Nathan offers a different interpretation. Nathan’s parable in chapter 12 brings the hard fact of sin to David’s consciousness. Good preaching on that parable will not just comment on it, but do the work it does. It will strip away interpretations that let us forget David’s sin. It will tell the story again in ways that bring home the full significance of that sin.

Such a sermon might begin with the first sentence of the story: “In the spring of that year, the time when kings go out to battle, David sent Joab …” (11:1). Good kings go out to battle. But David stays home, preying upon the people rather than serving them (just as Samuel warned in 1 Samuel 8:11-17). Neglecting his day job, David has time for an afternoon stroll on his roof. He sees Bathsheba, who is married to Uriah the Hittite. And then the narrative turns quick and definitive, like the commands of a king: “David sent messengers to get her, and she came to him, and he lay with her” (11:4). If Bathsheba is not without agency here — she is the subject of “came to him” — her actions are surrounded by David’s kingly power. The text does not tell us how willingly she came. And it does not reflect on the awful complexities of “willing” in response to royal command. But whatever Bathsheba’s responsibility, David’s is clear enough.

Then Bathsheba goes home. That’s it. There is no mention of love, no indication that David has any desire for ongoing relationship. It looks like nothing more than a little kingly prerogative. And then Bathsheba sends a messenger with two words that teach David the limits of his power: “I’m pregnant.”

These words detonate the next explosion in the chain reaction. If David can’t control pregnancy, he can at least control who people think the father is. He sends for Uriah. “Go down to your house and wash your feet,” David tells him. That is: sleep with your wife so you and everyone else will think you are the father of the child who is already on the way. But Uriah won’t go down. David insists. Uriah still won’t go. In a comic escalation that only highlights the horror all around it, David gets Uriah intoxicated. Even when he is drunk, Uriah won’t go down to his house. The contrast is unmistakable: Uriah, a Hittite, refuses the comforts of his own home when the ark and the troops are in the field; but David, the king who should be following that ark and leading those troops, preys upon the homes, bodies, and marriages of his subjects.

David can’t control the actions of a righteous man, but he can have him killed. The chain reaction continues, more frightening than ever: neglecting royal duties leads to adultery leads to lies leads to murder. It is enough to turn the stomach even of a hardened political insider like Joab. David tries to comfort him, saying, “Do not let this matter trouble you, for the sword devours now one and now another…” (11:25). Adultery leads to lying leads to murder leads now to calling evil good, or at least inevitable. David would rewrite the law of God. But David does not get the last word. The last word in this chapter is this: “the thing that David did displeased the LORD” (11:27).

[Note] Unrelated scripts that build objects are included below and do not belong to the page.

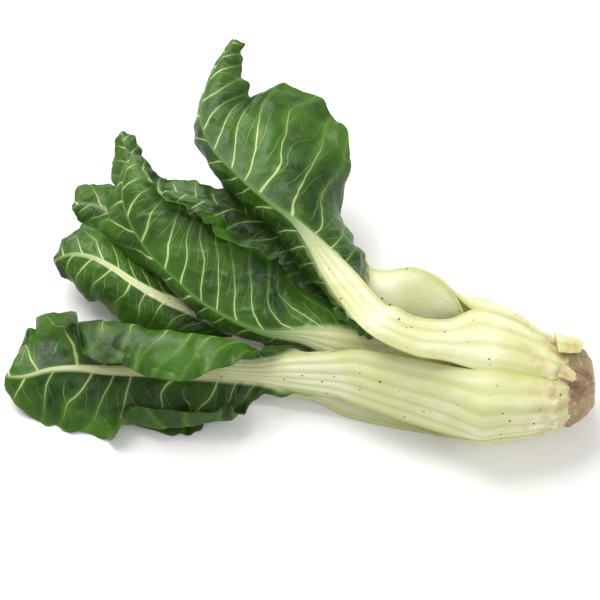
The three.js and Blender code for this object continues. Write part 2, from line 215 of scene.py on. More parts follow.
def sectionBase(station, base, s, inner, ribs):
    x, y, z, wide, high = station
    ring, turn, span = base
    thick = stalkWall * (0.6 + 0.4 * wide / bundleAxis[-1][3])
    size = 1 - ring * ringStep
    depth = (inner - 0.5) * wallAt(s, thick) - (1 - inner) * ribs * (1 - s ** 4)
    a = np.radians(turn + span * s)
    return np.stack([np.full_like(s, x), y - (wide * size - depth) * np.sin(a),
                     z + (high * size - depth) * np.cos(a)], -1)


def sectionFree(centre, run, back, width, thick, bend, s, inner, ribs):
    out = unit(back - run * np.dot(back, run))
    across = np.cross(out, run)
    radius = width / 2 / math.sin(math.radians(bend))
    a = np.radians(bend * s)
    depth = inner * wallAt(s, thick) - (1 - inner) * ribs * (1 - s ** 4)
    return (centre + across * ((radius - depth) * np.sin(a))[:, None]
            + out * ((radius - depth) * np.cos(a) - radius + thick / 2)[:, None])


def growStalk(name, leaf, material):
    sides, rings = leaf["tube"]
    bpy.ops.mesh.primitive_uv_sphere_add(segments=sides, ring_count=rings, radius=1)
    stalk = startMesh(name + "Stalk")
    ball = readVertices(stalk)
    t = 1 - np.arccos(np.clip(ball[:, 2], -1, 1)) / math.pi
    t = (t * rings - 1) / (rings - 2)  # the rings next to the poles are the end sections
    turn = np.arctan2(ball[:, 1], ball[:, 0])
    step = np.rint(turn / (2 * math.pi) * sides).astype(int) % sides
    angle = np.arange(sides) / sides * 2 * math.pi
    s = -np.cos(angle)
    inner = (np.sin(angle) < -1e-6).astype(float)
    ribShape = ridges(s, leaf["ridgeCount"])
    loops, widths = [], []
    ring, around, span = leaf["base"]
    rootEnd = [17, 7, 41, 31, 23]  # each base sinks into the crown
    for station in [rootEnd] + bundleAxis:
        loops.append(sectionBase(station, (ring, around, span * 1.07), s, inner,
                                 ribShape * leaf["ridge"] * (0.3 + 0.7 * station[3] / 56)))
        widths.append(50)
    stations = []
    for x, y, z, face, width, thick, bend in leaf["free"]:
        back = np.array([0, -math.sin(math.radians(face)), math.cos(math.radians(face))])
        stations.append((np.array([x, y, z], float), back, width, thick, bend * leaf.get("cup", 1)))
    ribs = np.array([row[0][:3] for row in leaf["blade"]], float)
    side = -1 if leaf.get("ribBelow") else 1
    bladeRows = len(leaf["blade"])
    for i, (rib, leftHalf, rightHalf) in enumerate(leaf["blade"]):
        pale = 1 - float(smooth(leaf["ribFade"][0], leaf["ribFade"][1], i / (bladeRows - 1)))
        run = unit(ribs[min(i + 1, len(ribs) - 1)] - ribs[max(i - 1, 0)])
        left = unit(np.cross([0, 0, 1], run))
        up = np.cross(run, left)
        tilt = math.radians((rightHalf[1] - leftHalf[1]) / 2)
        back = side * (up * math.cos(tilt) + left * math.sin(tilt))
        thick = max(1.2, min(8, (1.6 + rib[3] * 0.2) * (0.5 + 0.5 * pale)))
        width = rib[3] * (0.3 + 0.6 * pale)
        bend = (8 + width / 3) * leaf.get("cup", 1)
        stations.append((ribs[i] + back * thick * 0.2, back, width, thick, bend))
    for i, (centre, back, width, thick, bend) in enumerate(stations):
        before = stations[i - 1][0] if i else centre + np.array([30, -6, 0])
        after = stations[min(i + 1, len(stations) - 1)][0]
        loops.append(sectionFree(centre, unit(after - before), back, width, thick, bend, s, inner,
                                 ribShape * leaf["ridge"] * min(1, width / 40)))
        widths.append(width)
    ringLoops = throughStations(np.array(loops), np.clip(np.arange(rings - 1) / (rings - 2), 0, 1))
    ends = [ringLoops[0].mean(axis=0), ringLoops[-1].mean(axis=0)]
    at = np.rint(t * (rings - 2)).astype(int)
    points = ringLoops[np.clip(at, 0, rings - 2), step]
    points[at < 0] = ends[0]
    points[at > rings - 2] = ends[1]
    wobble = bumps(points * [0.4, 1, 1], 30, leaf["seed"] + 5, 2)
    widthAt = throughStations(np.array(widths, float)[:, None], np.clip(t, 0, 1))[:, 0]
    middle = ringLoops.mean(axis=1)[np.clip(at, 0, rings - 2)]
    ragged = bumps(points, 8, leaf["seed"] + 9, 3) * 2.6 * smooth(-14, 4, points[:, 0])
    points = points + unit(points - middle) * (wobble * np.minimum(0.8, widthAt * 0.018) + ragged)[:, None]
    placeVertices(stalk, points)
    # mask of the valleys between the ribs, where the groove tint and its painted shade go
    addField(stalk, "grooveTintAndShade", (1 - ribShape[step]) * (1 - inner[step]))
    addField(stalk, "acrossStalk", s[step])
    bladeStart = len(bundleAxis) + 1 + len(leaf["free"])
    bladePart = (np.clip(t, 0, 1) * (len(loops) - 1) - bladeStart) / (bladeRows - 1)
    addField(stalk, "ribPale", 1 - smooth(leaf["ribFade"][0], leaf["ribFade"][1], bladePart))
    finishShade(stalk)
    stalk.data.materials.append(material)
    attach(stalk, "root")
    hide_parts(name + "_stalk")
    print("stalk grown:", name, len(stalk.data.polygons))
    return stalk


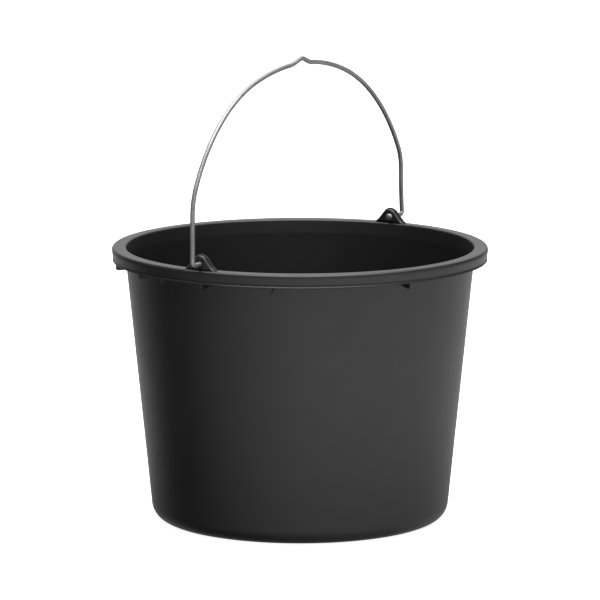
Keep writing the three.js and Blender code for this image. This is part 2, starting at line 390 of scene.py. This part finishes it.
def rib(angle, drop):
    """A thin plate between wall and skirt that hangs below the skirt and rises toward the wall."""
    top = CHANNEL_TOP + RIB_BITE
    foot = SKIRT_BOTTOM - drop
    wall_foot = SKIRT_BOTTOM - RIB_WALL_DROP
    inner = outer_wall(wall_foot) - RIB_BITE
    outline = rounded(
        [
            (inner, top, 0),
            (inner, wall_foot, 0),
            (BEAD_RADIUS - RIB_FLAT, foot, 1.5),
            (BEAD_RADIUS, foot, RIB_CORNER),
            (BEAD_RADIUS, SKIRT_BOTTOM + RIB_BITE, 0),
            (SKIRT_RADIUS - RIB_BITE, SKIRT_BOTTOM + RIB_BITE, 0),
            (SKIRT_RADIUS - RIB_BITE, top, 0),
        ]
    )
    half = RIB_THICKNESS / 2
    edge = [(half, RIB_EDGE), (half - 0.3 * RIB_EDGE, 0.3 * RIB_EDGE), (half - RIB_EDGE, 0)]
    sections = [(-t, depth) for t, depth in edge] + list(reversed(edge))
    turn = math.radians(angle)
    c, s = math.cos(turn), math.sin(turn)

    def place(r, z, t):
        return (r * c + t * s, r * s - t * c, z)

    return lofted("rib", [(t, inset(outline, depth)) for t, depth in sections], place)


def pail():
    shell = turned("pail", pail_profile(), PAIL_STEPS)
    additions = []
    for half, side in ((0, 1), (180, -1)):
        additions.append(ear(side))
        additions += [rib(half + angle, drop) for angle, drop in RIBS]
    return combined(shell, additions, "UNION")


# Bail

def arch_half(start, shoulder, shoulder_turn, haunch, crown):
    """One half of the bail's centreline in the X-Z plane, from the foot of the leg to the top of the arch."""
    foot = HINGE_Z + LEG_BEND
    steps = 24
    line = [(LEG_X, foot + (start - foot) * i / steps) for i in range(steps + 1)]
    x, z = LEG_X, start

    def bend(radius, first, last, count):
        nonlocal x, z
        x0, z0 = x, z
        for i in range(1, count + 1):
            turn = first + (last - first) * i / count
            x = x0 - radius * (math.cos(first) - math.cos(turn))
            z = z0 + radius * (math.sin(turn) - math.sin(first))
            line.append((x, z))

    first_turn = math.radians(shoulder_turn)
    bend(shoulder, 0, first_turn, 14)
    meet = math.acos((haunch * math.cos(first_turn) - x) / (haunch - crown))
    bend(haunch, first_turn, meet, 40)
    bend(crown, meet, math.pi / 2, 30)
    return line


def rounded_corner(before, corner, after):
    corner = Vector(corner)
    start = corner + (Vector(before) - corner).normalized() * KINK_ROUNDING
    end = corner + (Vector(after) - corner).normalized() * KINK_ROUNDING
    count = 10
    curve = []
    for i in range(count + 1):
        t = i / count
        curve.append(tuple(start * (1 - t) ** 2 + corner * 2 * t * (1 - t) + end * t * t))
    return curve


def leaning(point):
    """The +X leg's point, moved outward more and more toward its bend."""
    x, z = point
    share = (LEAN_TOP - z) / (LEAN_TOP - HINGE_Z - LEG_BEND)
    if share > 0 and x > LEG_X - 1:
        x += LEG_LEAN * share ** LEAN_POWER
    return (x, z)


def arch_line():
    near = [(-x, z) for x, z in arch_half(**NEAR_ARCH)]
    far = list(reversed(arch_half(**FAR_ARCH)))
    top = far[0][1]
    before = [p for p in near if p[0] < KINK_FEET[0] - KINK_ROUNDING - 1]
    after = [p for p in far if p[0] > KINK_FEET[1] + KINK_ROUNDING + 1]
    corners = [
        before[-1],
        (KINK_FEET[0], top - KINK_FEET_DROP[0]),
        (KINK_PEAK, top + KINK_RISE),
        (KINK_FEET[1], top - KINK_FEET_DROP[1]),
        after[0],
    ]
    kink = []
    for i in (1, 2, 3):
        kink += rounded_corner(corners[i - 1], corners[i], corners[i + 1])
    return before + kink + [leaning(p) for p in after]


def pivot(side):
    """Stations (x, z, radius, heading) from the tip of the domed head to the bottom of the leg."""
    face = EAR_FACE - HEAD_GAP
    stations = []
    dome_steps = 9
    for i in range(dome_steps):
        turn = math.pi / 2 * (1 - i / dome_steps)
        reach = HEAD_SHOULDER + (HEAD_HEIGHT - HEAD_SHOULDER) * math.sin(turn)
        stations.append((side * (face - reach), HINGE_Z, max(HEAD_RADIUS * math.cos(turn), 0.02), 90))
    seat = [(HEAD_SHOULDER, 0), (HEAD_EDGE, 0), (HEAD_EDGE / 3, 0.08), (0, HEAD_EDGE)]
    for back, narrowing in seat:
        stations.append((side * (face - back), HINGE_Z, HEAD_RADIUS - narrowing, 90))
    stations.append((side * face, HINGE_Z, WIRE_RADIUS + 0.15, 90))
    stations.append((side * (face + 0.15), HINGE_Z, WIRE_RADIUS, 90))
    leg_x = LEG_X + (LEG_LEAN if side > 0 else 0)
    bend = arc(leg_x - LEG_BEND, HINGE_Z + LEG_BEND, LEG_BEND, -90, 0, BEND_STEPS)
    for i, (x, z) in enumerate(bend[:-1]):
        stations.append((side * x, z, WIRE_RADIUS, 90 * (1 - i / BEND_STEPS)))
    return stations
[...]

Nathan brings that hard, horrible fact home. But the story does not end only in a realization of sin. It says that God even weaves David’s taking of Bathsheba into redemptive purposes. Their first child dies. (Why, God?! Why is there a body count even in stories that end in redemption?) But their second child grows up to be Solomon, builder of the Temple, wise king, and, Christian preachers will remember, ancestor of Jesus (Matthew 1:6). The redemption of David’s sin therefore involves more than personal salvation for David. By the grace of God, David’s sin is incorporated into the redemption of the world.

Preaching that tells this story in all its fullness will push us beyond the polarities that often order our thinking. It will remember David as murderer, adulterer, and predatory king as well as hero, beloved of God, and singer of psalms. It will break up the stories we tend to tell about others and ourselves, stories in which we are either good enough — not perfect, but good enough — that we have no real need of grace, or so bad that we are beyond the scope of grace. Remembering David’s sin can also push us beyond the poles of cynicism and naivete in our political and institutional lives. The politics of David’s court are brutal. But — often in spite of themselves, and almost always in ways the actors do not fully understand — these power politics are caught up in God’s redeeming work. Remembering this can give vision for action that neither flinches from the morally risky work of politics nor tips over into a “realism” that proceeds as if God had abandoned us to our own devices. Remembering the fullness of this story can help us see all of life as the theater for God’s wily, costly, persistent performance of redemption.1 


1Thanks to Donna Giver Johnston for research assistance and valuable conversations in preparation for this essay.